It’s a story from the heart by the writer and director Carla Simon. A study of loss and renewal that is loosely autobiographical and explores the journey she had to make to a new life.
Frida (Laia Artigas) is ferried off to the countryside to live with her aunt, uncle and little cousin who is close in age. Her mother’s brother Esteve (David Verdaguer) and wife Marga (Bruna Cusi) live an idyllic, uncomplicated existence outside Barcelona on a rural property where they grow their own.
With a couple of years of age on her country cousin, Frida commands a bit of authority over her, and the moppet, Anna (Paula Robles), dutifully follows her around. But it is the older child who is watchful and insecure under her halo of brown curls, unsure of her place in her new family and jealous of how her cousin can take a close and loving family for granted.
Sentiment is minimal, naturalism is all, and it is very moving
Inevitably, the little girls compete. When they both hurry off to collect the lettuce that Marga has asked for, Frida brings back a cabbage instead. Anna arrives a few moments later with the correct item. She, of course, knows the difference.
It is said that the two young actors were cast because a power struggle quickly developed between them during auditions. It that did indeed happen, it is sensitively captured here, allowing for the perspective of both girls to be expressed.
It can be painful to watch Frida’s mis-steps on her journey as she figures out where she sits in her new family. In one scene that prompts an uneasy sense of anticipation she attempts to act the coquette in lipstick, feather boa and long adult boots, while in another she tries to lose her trusting cousin in the woods. When Frida packs up one night to leave, Anna wants to know why. It’s because no one loves her. Anna responds without a moment’s hesitation ‘I love you’.

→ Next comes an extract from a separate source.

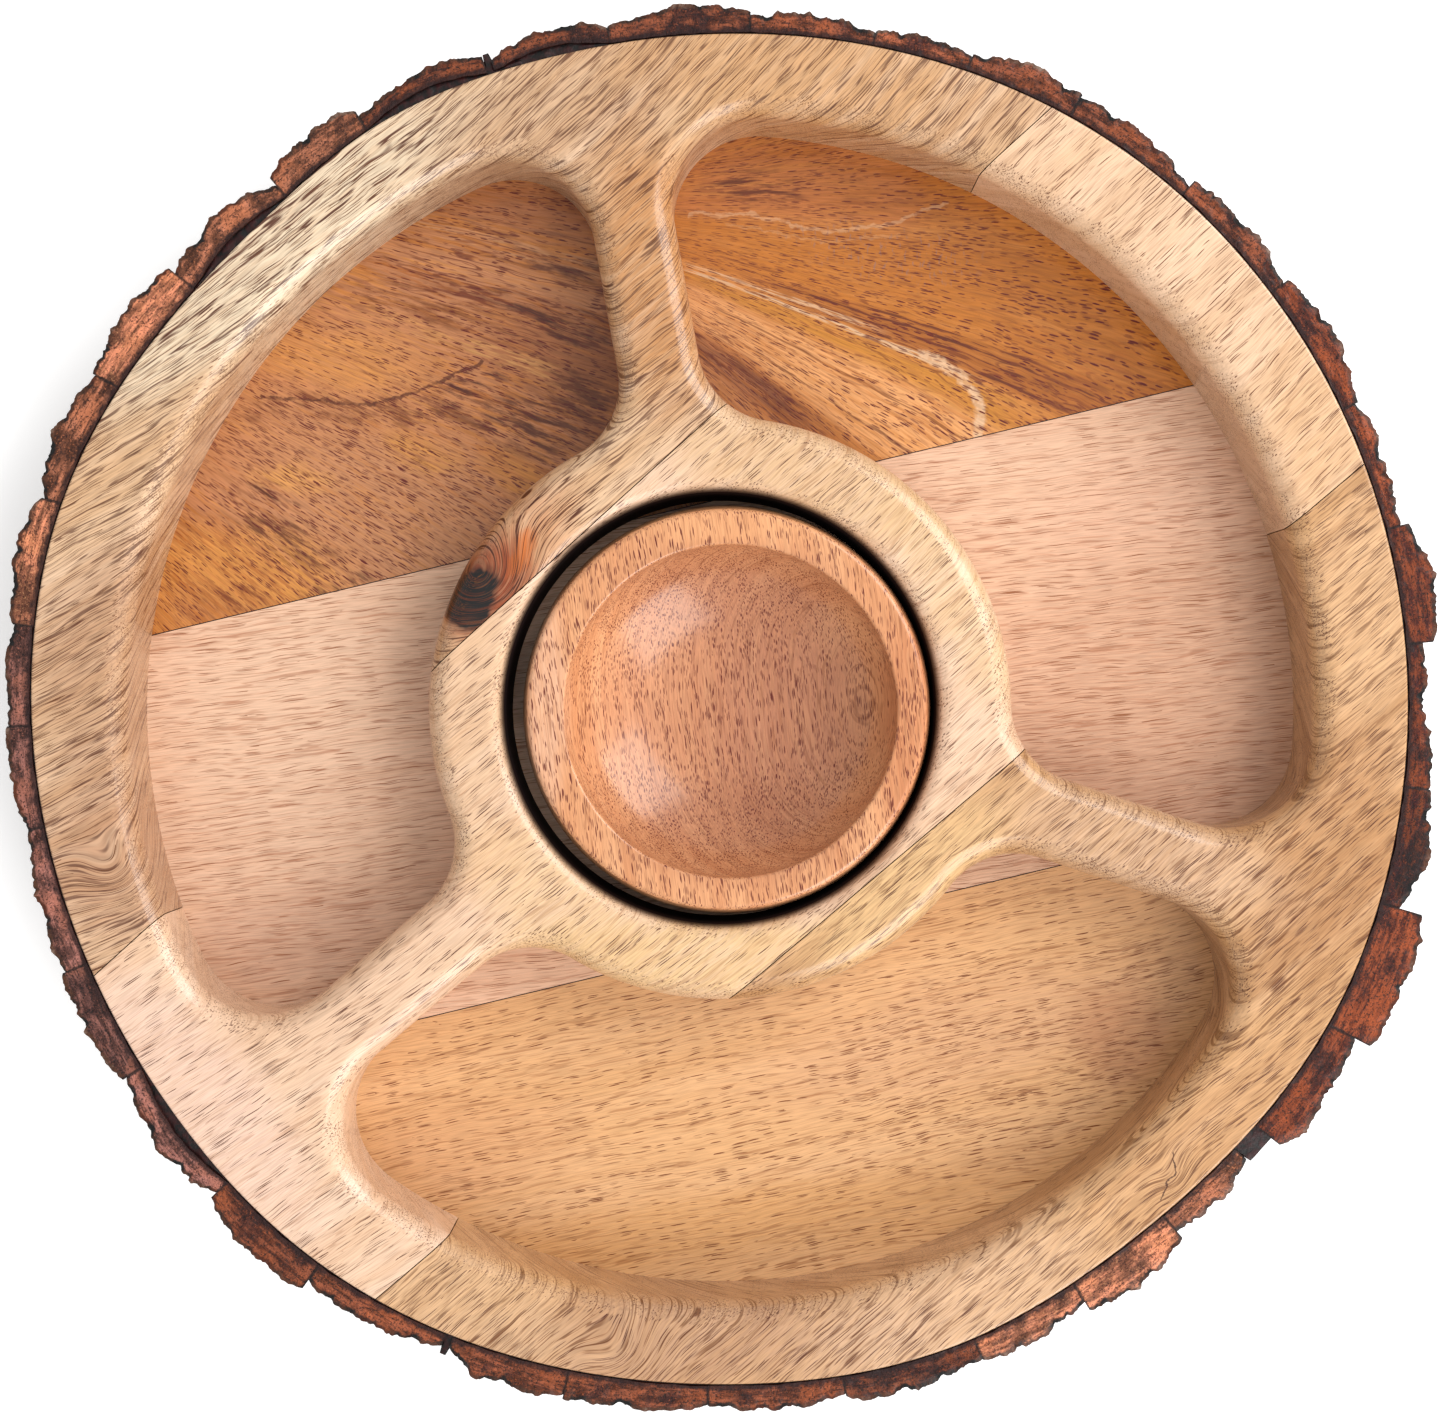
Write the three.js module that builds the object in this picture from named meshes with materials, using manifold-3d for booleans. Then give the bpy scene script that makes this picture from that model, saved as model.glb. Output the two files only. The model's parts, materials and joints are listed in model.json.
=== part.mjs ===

Marga and her new ‘daughter’ also need to bond, and here again the filmmaker shows her considerable skill. How difficult a new arrival must be for a young mother with her own child to raise. For Anna’s parents, it’s a question of having hope and confidence in including Frida in their little family unit, while protecting what they already cherish, and it is not inconsiderable. The images of family life here are some of the loveliest I’ve seen on screen.
The delicate process of establishing a blended family that takes place before us is largely told from the perspective of a damaged and uncertain little girl, the odd one out. Sentiment is minimal, naturalism is all, and it is very moving.
The title also reminds us how many young lives were lost from AIDS-related illness, before there were ways to manage the disease. The point is made lightly, in a little scene in which Frida finally asks why her mother died. Was the doctor ‘new’?
Summer 1993 is an exquisite study of a young orphan who moves from grief and confusion to hope and belonging. A special film that the director has dedicated to her young mother.